La « Terre sans Peuple » n'est pas inhabitée et ses habitants, même sous le joug ottoman n'attendent pas d'être gouvernés par un État Juif. Certains sionistes en sont conscient. Ainsi en 1891, Ahad Haam4 (1856-1927), sioniste russe et leader des Amants de Sion écrit :

" Nous avons pris l'habitude de croire à l'étranger que la Palestine est une terre entièrement désolée, un désert non cultivé, un champ en friche, où quiconque désireux d'acheter des terrains pourrait se rendre et en acquérir à sa guise.

En réalité, elle ne l'est pas : sur toute cette terre il est difficile de trouver un champs de terre arable non semée (…) le jour où la présence de notre peuple prendra une dimension telle qu'elle empiète, de peu ou de beaucoup, sur les positions des autochtones, ce n'est pas de bon gré qu'ils nous cèderont leur place."5

Programme de Bâle , proposé lors du

premier congrès sioniste en 1897

Les Congrès suivants, année après année, organisent le mouvement sioniste. Ils créent une Banque nationale juive (la jewih Colonial Trust devenue depuis la Bank Leumi) qui a été l'instrucment financier du sionisme politique.

à l'initiative du chimiste Chaïm Weizmann, qui deviendra en 1949 le premier président de l'État d'Israël, est créé en 1905 un Fonds national juif pour l'achat de terres agricoles en Palestine, et, plus tard, la Commission sioniste (qui deviendra l'Agence juive) avec plusieurs filiales pour l'étude et l'amélioration des conditions sociales et économiques pour les Juifs en Palestine.

Le congrès sioniste s'est réuni chaque année de 1897 à 1901, puis, à l'exception des années de guerre, tous les 2 ans entre 1903 et 1913 puis 1921 et 1939.

Le fondateur du mouvement sioniste crée un hebdomadaire à Vienne, Die Welt, et, en 1902, publie un roman d'anticipation qui évoque la vie dans le futur État. Intitulé en allemand Altneuland (Terre ancienne, terre nouvelle), le roman décrit le sionisme comme «un poste avancé de la civilisation, un rempart de l'Europe contre l'Asie, s'opposant à la barbarie».

Mortelle menace

Theodore Herzl multiplie les contacts avec les chefs d'État, y compris le pape Pie X, le sultan Habdul-Hamid III, l'empereur Guillaume II et le ministre britannique Joseph Chamberlain. En 1903, celui-ci lui offre d'installer l'État juif... en Afrique, sur le territoire de l'Ouganda, alors possession britannique.
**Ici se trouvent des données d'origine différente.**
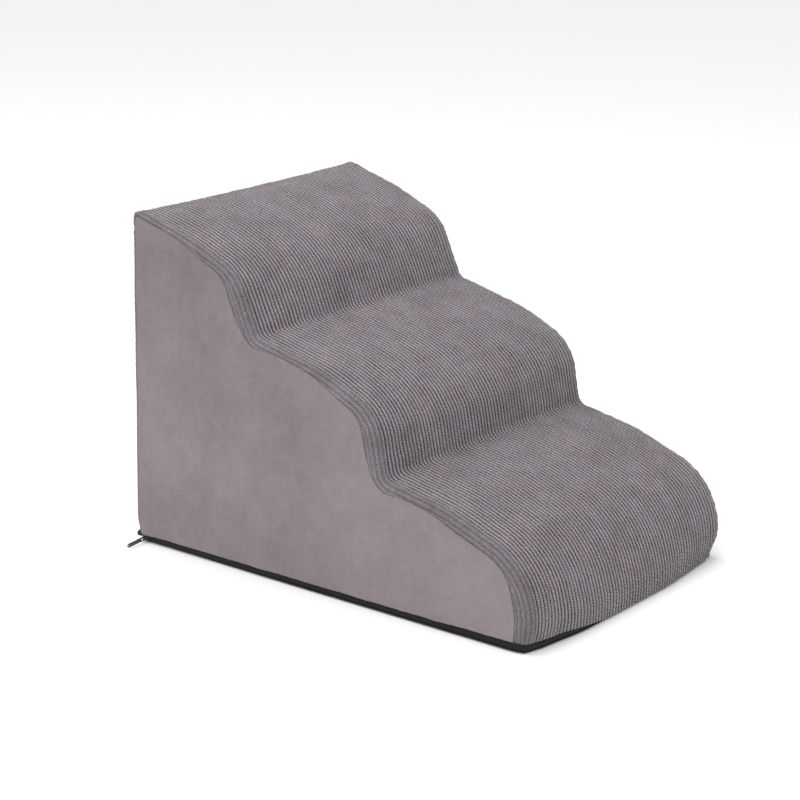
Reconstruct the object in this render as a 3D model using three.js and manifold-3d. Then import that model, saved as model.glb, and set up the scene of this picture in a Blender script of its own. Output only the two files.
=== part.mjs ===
// Dog ramp: a block of upholstery foam cut with three rounded steps, inside a sewn cover that comes off
// through a zip round its bottom edge. The ribbed cloth covers everything a dog walks on, plain plush
// covers the sides and the back, and the base is black non-slip cloth.
// Millimetres, +Z up. The origin is the middle of the footprint, on the floor. +X points to the low front
// end, where the dog steps on, and +Y is to the right of a dog that climbs towards -X.
import * as THREE from 'three';
import { mergeVertices } from 'three/addons/utils/BufferGeometryUtils.js';
import Module from 'manifold-3d';

const wasm = await Module();
wasm.setup();

// ---- Driving sizes of the whole ramp, over the cover ----
const LENGTH = 570;
const WIDTH = 400;
const HEIGHT = 400;
const EDGE_RADIUS = 11; // round between a side and everything the ribbed cloth covers
const BOTTOM_RADIUS = 3.6; // round between the walls and the base
const BACK_TOP_RADIUS = 18;

// Each step from its inner end to its nose: a tread that falls gently, a crown where it starts to fall
// faster, and a nose where it rolls over into the riser. A valley gives the inner end, from the back and
// from the floor, nose gives its run and its radius, and the last step's nose stands at the front. Slopes are
// falls per unit of run. seam is how far the side panels' seam lies in from the tread and from the riser.
const STEPS = [
  { valley: null, slope: 0.26, crownRun: 85, crownSlope: 0.42, nose: [154, 60], seam: [7, 18] },
  { valley: [185.7, 283.7], slope: 0.24, crownRun: 99, crownSlope: 0.47, nose: [168.5, 60], seam: [8, 19] },
  { valley: [369, 155], slope: 0.19, crownRun: 81, crownSlope: 0.37, nose: [null, 88], seam: [10, 21] },
];
const CROWN_RADIUS = 260;
const VALLEY_RADIUS = 13;

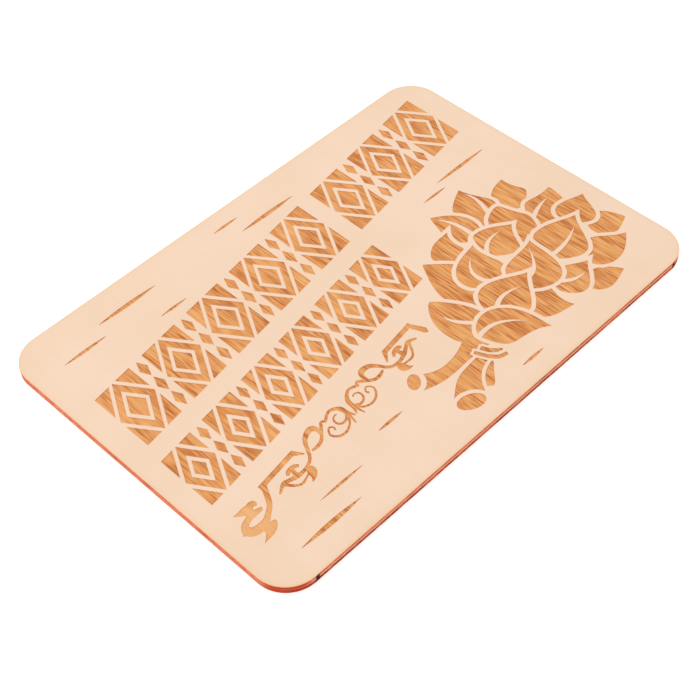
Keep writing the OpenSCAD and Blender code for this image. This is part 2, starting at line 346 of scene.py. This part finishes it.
OUTLINE, OUTWARD = plaque_outline()
STRIA_DEPTH = 0.025  # the deepest of the lines that the laser leaves across the edge
STRIAE = np.random.default_rng(7).random(len(OUTLINE)) ** 2 * STRIA_DEPTH

# The profile of a layer's edge, from its lower side up: the share of its thickness, and how far it is
# drawn in, in mm, on top of the lines that the laser leaves
PLAIN_EDGE = ((0.0, 0.03), (0.06, 0.0), (0.3, 0.0), (0.55, 0.0), (0.8, 0.0), (0.94, 0.0), (1.0, 0.03))
TOP_EDGE = ((0.0, 0.03), (0.06, 0.0), (0.25, 0.0), (0.45, 0.0), (0.65, 0.0), (0.84, 0.0), (0.93, 0.01),
            (0.98, 0.015), (1.0, 0.045))
BACK_EDGE = tuple((1 - share, inset) for share, inset in reversed(TOP_EDGE))
GLUE_EDGE = ((0.0, 0.05), (0.5, 0.08), (1.0, 0.05))


def add_edge(build, low, high, profile, slot):
    """The edge all round a layer. Returns its lowest and its highest ring."""
    rings = []
    for share, inset in profile:
        xy = OUTLINE - OUTWARD * (inset + STRIAE)[:, None]
        rings.append(build.add_points(xy, low + (high - low) * share, 1.0))
    for lower, upper in zip(rings, rings[1:]):
        build.add_band(lower, upper, slot)
    return rings[0], rings[-1]


def add_flat(build, ring, z, loose, burns, slot, up):
    """A flat face inside a ring, through loose points."""
    outline = np.array([build.points[i][:2] for i in ring])
    _, triangles, _ = triangulate([outline], loose)
    numbers = np.concatenate([ring, build.add_points(loose, z, burns)])
    triangles = numbers[triangles]
    build.add_faces(triangles if up else triangles[:, ::-1], slot)


def rings_inside(insets):
    """Rings of points at these distances inside the plaque's outline, with every second of its points."""
    return np.concatenate([(OUTLINE - OUTWARD * inset)[::2] for inset in insets])


def open_grid(step, margin):
    """A grid of points in the plaque, at least margin from its outline."""
    xs, ys = np.arange(-HALF_W, HALF_W, step), np.arange(-HALF_H, HALF_H, step)
    grid = np.stack(np.meshgrid(xs, ys), axis=-1).reshape(-1, 2) + step / 2
    return grid[from_edge(grid) > margin]


HIDDEN_STEP = 6.0  # grid of a face that another layer covers


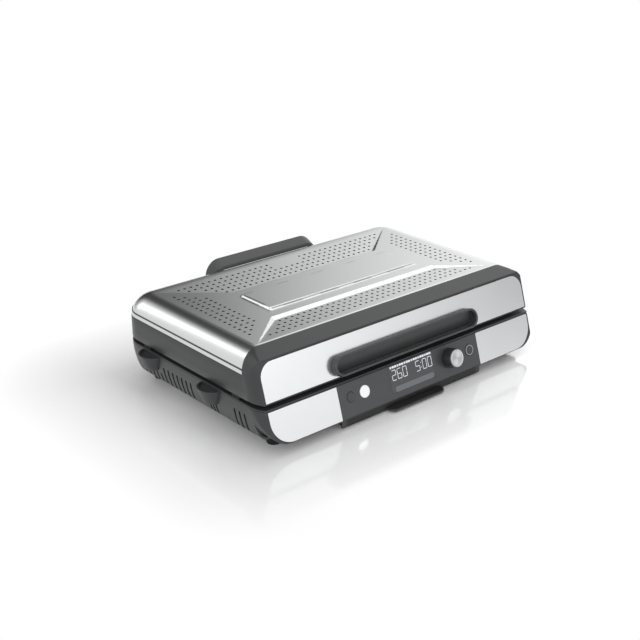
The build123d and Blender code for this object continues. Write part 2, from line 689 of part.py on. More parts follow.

Theodore Herzl, insensible à la composante religieuse du sionisme et craignant de ne jamais avoir gain de cause en Palestine, veut se saisir sans tarder de cette offre, faute de mieux. Il est suivi par Éliezer Ben Yéhouda, le créateur de l'hébreu moderne, et par le mouvement religieux ultranationaliste Mizrahi.

Épilogue

Épuisé par son inlassable activité et les conflits au sein de son mouvement, Theodor Herzl meurt le 3 juillet 1904, à l'âge de 44 ans. Son rêve va recevoir une impulsion décisive avec la déclaration Balfour du 2 novembre 1917 qui apporte aux sionistes l'appui officiel de la couronne britannique. Il trouvera son aboutissement en novembre 1947, peu après le génocide des juifs européens, lorsque l'assemblée générale des Nations Unies votera le partage de la Palestine en deux États, l'un arabe, l'autre juif. L'État d'Israël sera officiellement proclamé le 14 mai 1948 par David Ben Gourion. -

Depuis la fin de la seconde guerre mondiale, les réunions du congrès juif ont eu lieu environ tous les quatre ans, et depuis la création de l'État d'Israël, le Congrès a lieu à Jérusalem.

1 Die Assimilationsucht

2 Max Nordeau, fils d'un poète en langue hébraïque est un médecin et écrivain né à Pest en 1849. Il est cofondateur avec Herzl de l'organisation sioniste mondiale.

3 'La terre d'Israël selon le contrat passé avec Abraham, Isaac et Jacob'

4 Ahad Haam de son vrai nom Asher Hirsch Ginberg ne souhaite pas un État juif qu'il pense irréalisable mais l'établissement d'un centre spirituel en Palestine. Il s'oppose au sionisme politique de Herzl. Il s’installe à Tel-Aviv en 1922.